When faced with such cold hard facts the response is often a retreat to something that is not actually testable or verifiable, hence the common claim that God is not part of this universe then quite naturally pops up.
Why is it like this?
Humans embrace specific beliefs because those beliefs do give us something. They join us a tribe that we can belong to and reduce our feelings of isolation, they give us rituals to perform so that we gain an increased sense of control over things that are totally random and way beyond our ability to control. They help to pacify our deep seated fears and generally fill many humans lives with a sense of purpose and meaning.

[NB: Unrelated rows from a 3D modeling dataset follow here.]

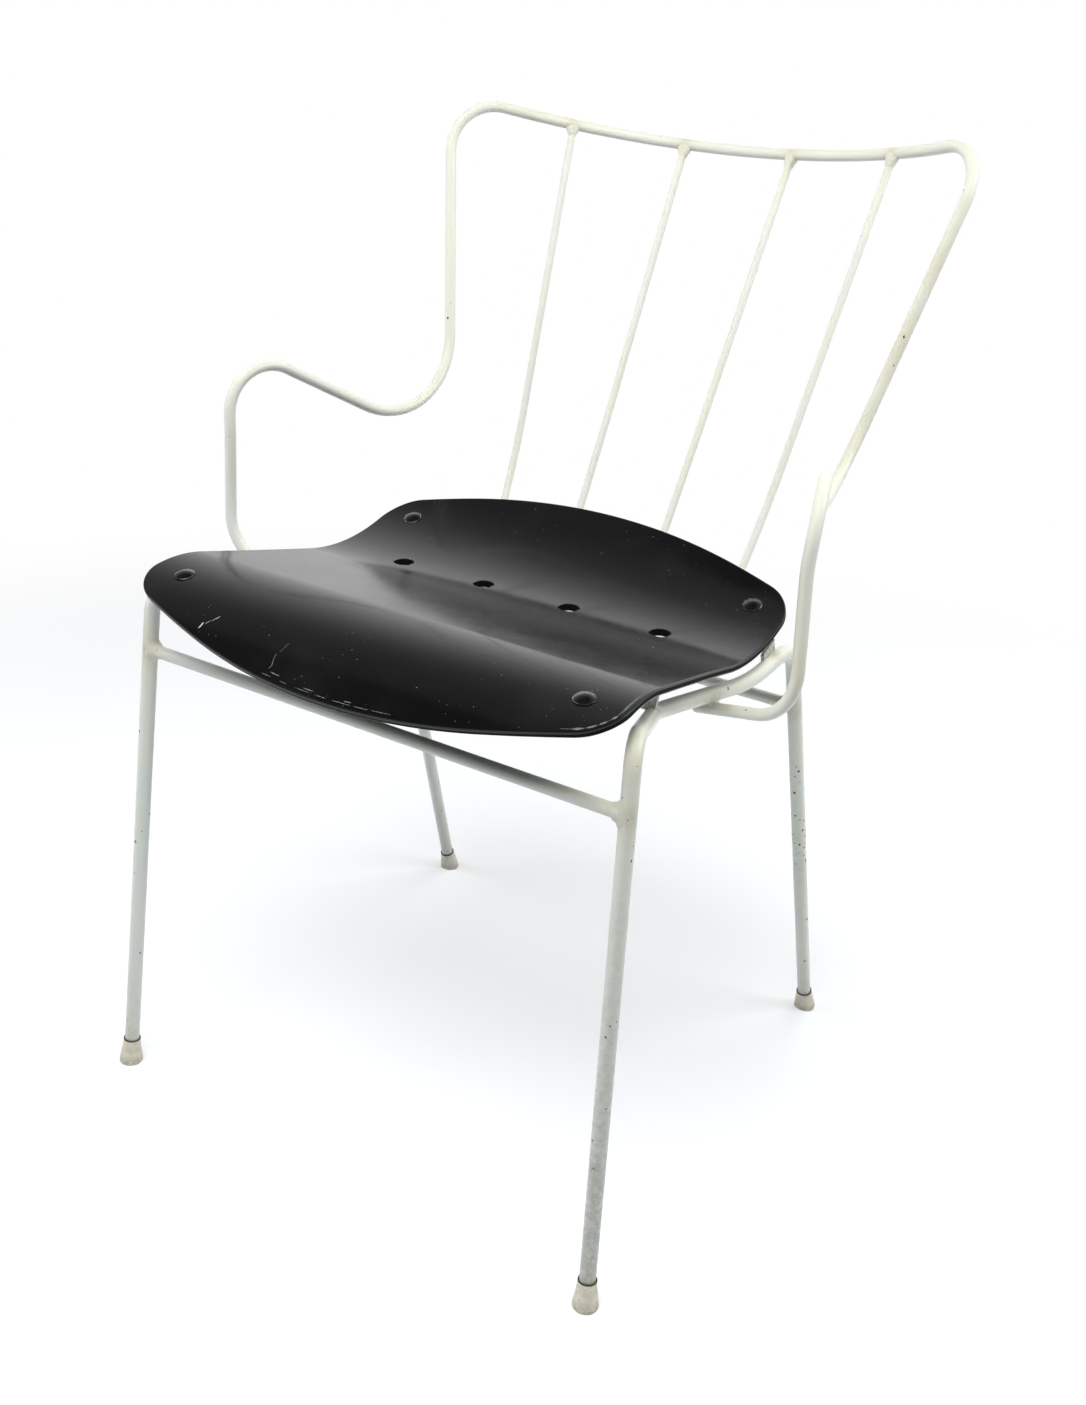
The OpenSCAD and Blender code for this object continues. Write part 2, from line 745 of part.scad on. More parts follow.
module crossbar_welds() {
  color("ivory")
    for (s = [0, 1])
      mirror([s, 0, 0])
        difference() {
          union() {
            weld_bead(front_bar_end, [-1, 0, 0], bar_d);
            weld_bead(rear_bar_end, [-1, 0, 0], bar_d);
          }
          leg_core(front_bar_end, front_foot, front_knee, weld_gap);
          leg_core(rear_bar_end, rear_foot, rear_knee, weld_gap);
        }
}

module arm_loop_welds() {
  color("ivory")
    for (s = [0, 1])
      mirror([s, 0, 0])
        difference() {
          along((arm_rail_point + arm_cross) / 2, -tail_dir) {
            sphere(d = arm_weld_d, $fn = 32);
            cylinder(h = arm_weld_run, d1 = arm_weld_d, d2 = arm_rod_d + 3, $fn = 32);
          }
          rail_straight(weld_gap);
          span(arm_cross - tail_dir * 30, tail_tip, arm_rod_d + 2 * weld_gap);
        }
}

module stand() {
  translate([0, -mid_y, 0])
    children();
}

module right() {
  stand()
    mirror([1, 0, 0])
      children();
}

stand() side_frame();  // side_frame_left
right() side_frame();  // side_frame_right
stand() crossbar(front_bar_end, front_foot, front_knee);  // front_crossbar
stand() crossbar(rear_bar_end, rear_foot, rear_knee);  // rear_crossbar
stand() arm_back_rod();
stand() outer_spindle();  // spindle_outer_left
stand() inner_spindle();  // spindle_inner_left
right() inner_spindle();  // spindle_inner_right
right() outer_spindle();  // spindle_outer_right
stand() seat_shell();
stand() front_lug();  // seat_lug_front_left
right() front_lug();  // seat_lug_front_right
stand() rear_lug();  // seat_lug_rear_left
right() rear_lug();  // seat_lug_rear_right
stand() seat_bolt(front_bolt, front_lean);  // seat_bolt_front_left
right() seat_bolt(front_bolt, front_lean);  // seat_bolt_front_right
stand() seat_bolt(rear_bolt, rear_lean);  // seat_bolt_rear_left
right() seat_bolt(rear_bolt, rear_lean);  // seat_bolt_rear_right
stand() seat_washers();
stand() seat_nuts();
stand() foot_cap(front_foot, front_knee);  // foot_cap_front_left
right() foot_cap(front_foot, front_knee);  // foot_cap_front_right
stand() foot_cap(rear_foot, rear_knee);  // foot_cap_rear_left
right() foot_cap(rear_foot, rear_knee);  // foot_cap_rear_right
stand() spindle_top_welds();
stand() spindle_foot_welds();
stand() crossbar_welds();
stand() arm_loop_welds();
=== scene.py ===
import math
import random

import bpy
from mathutils import Matrix, Vector, noise
from mathutils.bvhtree import BVHTree
from mathutils.geometry import delaunay_2d_cdt


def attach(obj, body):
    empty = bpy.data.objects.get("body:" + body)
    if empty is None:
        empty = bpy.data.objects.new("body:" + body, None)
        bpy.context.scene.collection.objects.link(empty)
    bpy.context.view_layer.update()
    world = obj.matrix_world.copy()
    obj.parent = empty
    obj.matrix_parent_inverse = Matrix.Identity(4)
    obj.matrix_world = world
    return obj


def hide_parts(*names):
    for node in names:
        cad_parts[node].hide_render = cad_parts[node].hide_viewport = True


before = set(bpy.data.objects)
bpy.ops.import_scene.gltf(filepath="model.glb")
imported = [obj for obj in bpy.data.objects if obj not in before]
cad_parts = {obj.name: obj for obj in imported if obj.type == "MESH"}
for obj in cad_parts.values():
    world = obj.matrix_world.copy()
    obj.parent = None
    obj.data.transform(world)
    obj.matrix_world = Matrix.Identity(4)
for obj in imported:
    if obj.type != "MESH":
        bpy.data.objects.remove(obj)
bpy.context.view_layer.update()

# Places and sizes are in the drawing's millimetres, with the sitter's left at +x and the front at
# -y. at() takes them into the shared frame, whose middle is at the drawing's y = midY.
mm = 0.001
midY = 5.511
hands = ((1, "left"), (-1, "right"))
sheetLift = 0.035     # how far a chip or a scratch lies above its surface

for leftOver in ("Cube", "Light", "Camera"):
    if leftOver in bpy.data.objects:
        bpy.data.objects.remove(bpy.data.objects[leftOver])
print("chair frame loaded")


def at(x, y, z):
    return Vector((x, y - midY, z)) * mm


def flipped(p):
    return Vector((-p.x, p.y, p.z))


def otherHand(points):
    return [flipped(p) for p in points]


def towards(a, b, run):
    return a + (b - a).normalized() * run


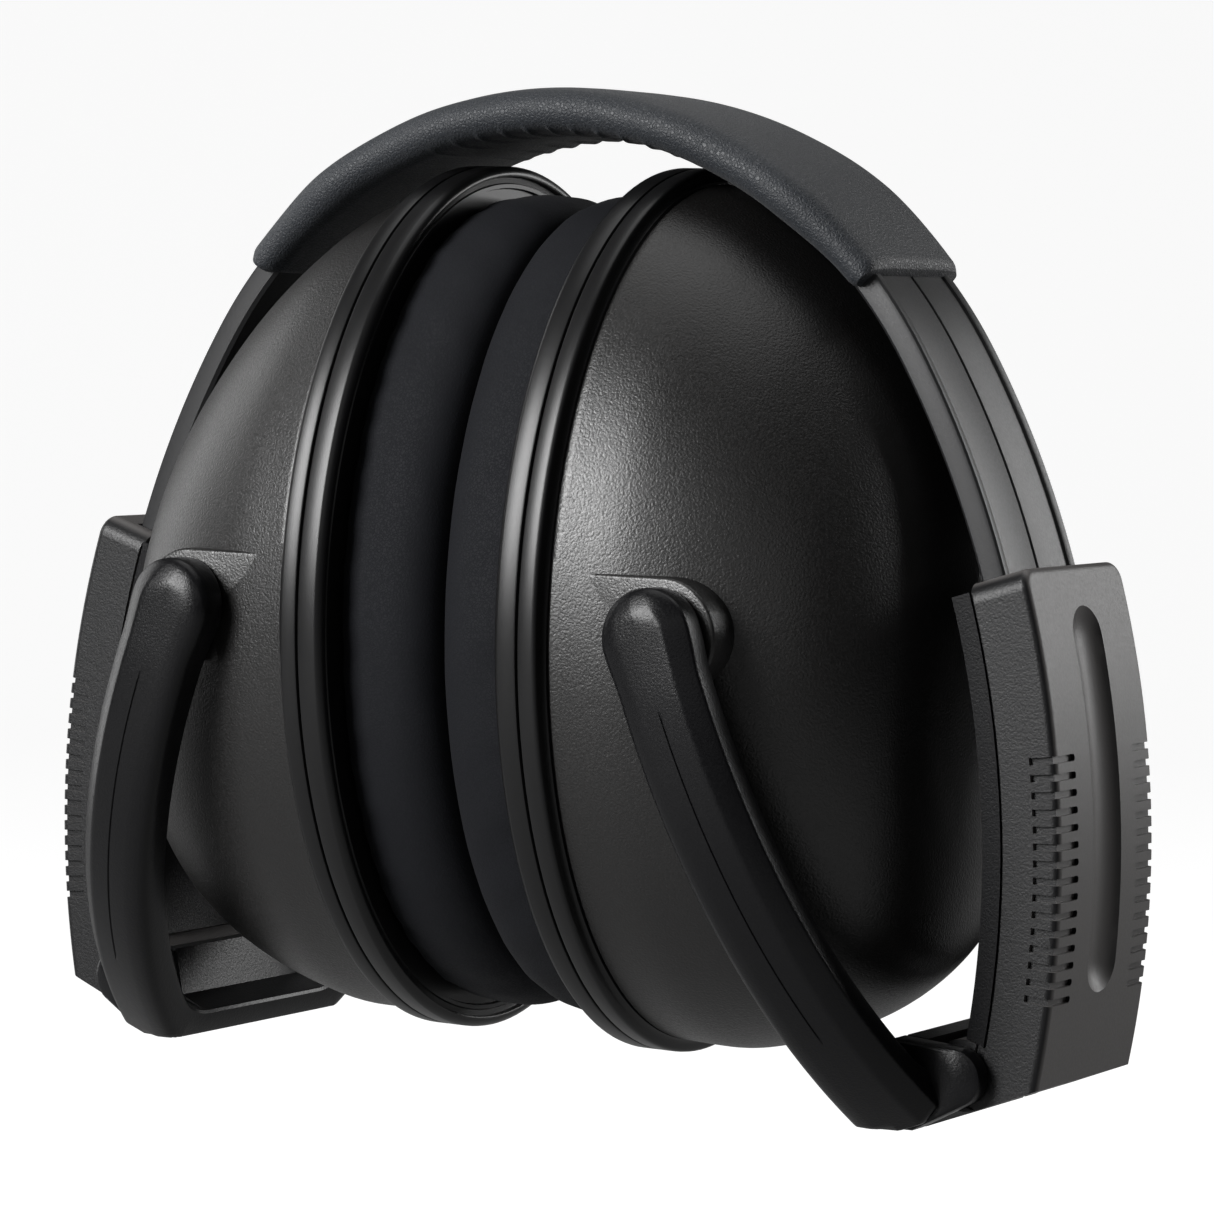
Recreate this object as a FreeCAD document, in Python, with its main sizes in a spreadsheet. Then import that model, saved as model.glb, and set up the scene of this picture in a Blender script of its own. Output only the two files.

None of that in any way validates the specifics of such beliefs, and while the precise ideas vary considerably and are very diverse, and are also constantly evolving and adapting to fit the emotional needs of each successive generation, it is not the details themselves that attracts humans (Jesus, Mohammed, Buddha, Krishna, etc…) but rather is it the emotions that partaking that draws us in and consumes us.
If you explain why the ideas are daft or absurd, nothing changes, and that is because that is all utterly irrelevant. However, if you can offer a better more rational means to meet the same emotional needs, then you can begin to potentially free humans from the embrace of things that are simply not true at all. You might perhaps be tempted to argue that such a path would not be foolish because as Gibbon (not Seneca) once argued, it serves as a useful means of control …
The various modes of worship, which prevailed in the Roman world, were all considered by the people, as equally true; by the philosopher, as equally false; and by the magistrate, as equally useful.”
– “Decline and Fall,” Chapter 2 (p. 56 in vol. 1 of the Womersley edition for Penguin)
If indeed you are content to leave people wallowing in ignorance and superstition that is laced with many bad ideas, but generally pacifies the populace, then you might indeed be tempted to consider belief to be “useful”, but I would rather strive to believe as many true things as possible and to also leave the world a better place.
“Live a good life.
If there are gods and they are just, then they will not care how devout you have been, but will welcome you based on the virtues you have lived by.
If there are gods, but unjust, then you should not want to worship them.
If there are no gods, then you will be gone, but…will have lived a noble life that will live on in the memories of your loved ones.”
– No not by Marcus Aurelius, and I have no idea who, but I still like the words.